Within a year of the launch of Macintosh, the visions of Steve Jobs and the then President and CEO of Apple, John Sculley had already taken different paths. Sculley wanted open architecture computers like the Apple II and Jobs wanted Apple to focus on closed architecture.

The differences led to Steve Jobs and Steve Wozniak leaving Apple in 1985. Wozniak stated in an interview that the company had “been going in the wrong direction for the last five years.”

However, the culture of innovation continued which was started by the “the two Steves.”

The Midway

Apple continued to come up with innovative product ideas which resulted in Macintosh or Mac II in 1987. It was the first color Mac.

By the end of 1989, they already started working on creating portable computers. This idea of portable computers, later on, took the shape of the unprecedented ‘MacBook’ as we know it today.

Early during the 90s decade, Apple underwent many changes in the leadership. However, they kept on releasing new and improved products.

During 1996, the Chairman & CEO of Apple, Gil Amelio paved the way for the return of Steve Jobs after purchasing his software company called the NeXT.

Upon his return, Jobs stated in an interview that “The problem was that Apple stood still. Even though it invested cumulatively billions in R&D, the output has not been there. People have caught up with it, and its differentiation has eroded, in particular with respect to Microsoft.”

He also said that he believes that Apple has a future and there is a tremendous brand loyalty to the company. He said innovation is what made Apple got to its glory, and that’s how Apple could return to it.

Apple was on the verge of getting bankrupt in 1997 with their stocks trading for less than a dollar, this is when Jobs decided to play the master stroke and embrace the ‘enemy’ Microsoft.

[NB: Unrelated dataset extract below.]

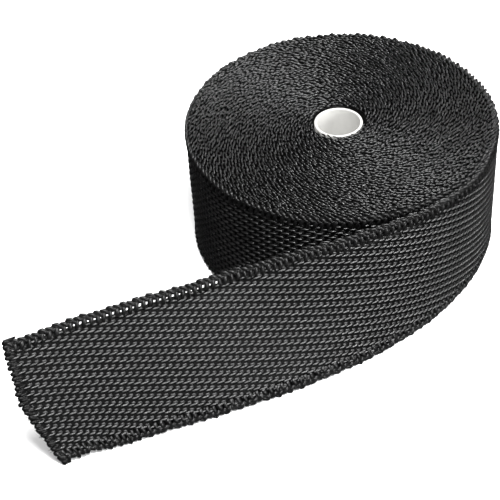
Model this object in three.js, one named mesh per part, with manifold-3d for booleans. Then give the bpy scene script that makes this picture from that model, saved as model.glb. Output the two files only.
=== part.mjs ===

Microsoft gave a $150 million investment lifeline to Apple. This helped Jobs initiate a new phase of innovation for the next 15 years and the rest is history.

With his marketing instincts, Jobs always made sure that everyone keeps talking about Apple products.

During the decade of 2000, the innovative minds at Apple continued to come up with cults like the iPod in 2001, the iPhone with iOS in 2007 followed by iPhone 3G in 2008, and iPhone 4 and the iPad in 2010.

In August 2011, Apple bagged the title of world’s most valued company and a few weeks later Jobs handed over the CEO position to Tim Cook.

Jobs passed away on 5 October 2011.

Apple after Jobs

Within a year of Cook becoming the CEO, Apple made another history. By August 2012, company’s stocks skyrocketed in relation to the impending launch of the iPhone 5.

It propelled the company’s value to $624 billion – highest ever value of a company back in 2012.

Cook leveraged Job’s legacy very well and made Apple become the first US company to be valued at over $700 billion in 2014.

He has capitalized on the growing popularity of the iPhone invented under Jobs’ reign to sell services tailored for more than 1.3 billion devices powered by the iOS. The latest release being the iPhone X.

Since Cook became the CEO, Apple’s stock (AAPL) value has more than quadrupled and has been on a steady rise. The revenue graph also shows a consistent growth curve.

Just before hitting the Trillion Dollar Mark

Apple released their quarterly figures on July 31, 2018. It was called “best June quarter ever, and our fourth consecutive quarter of double-digit revenue growth” by Tim Cook.

This triggered a series of a spike in the company’s shares. The market pushed up their stock to $207.39 by August 2 when they had 4,829,926,000 shares outstanding. This made Apple hit the historical trillion dollar mark.

Apple Inc. is now worth more than the GDP of countries like Sweden, Turkey, and Saudi Arabia.

Some analysts believe that even though Apple is now valued at over 1 trillion dollars, it’s worth even more still.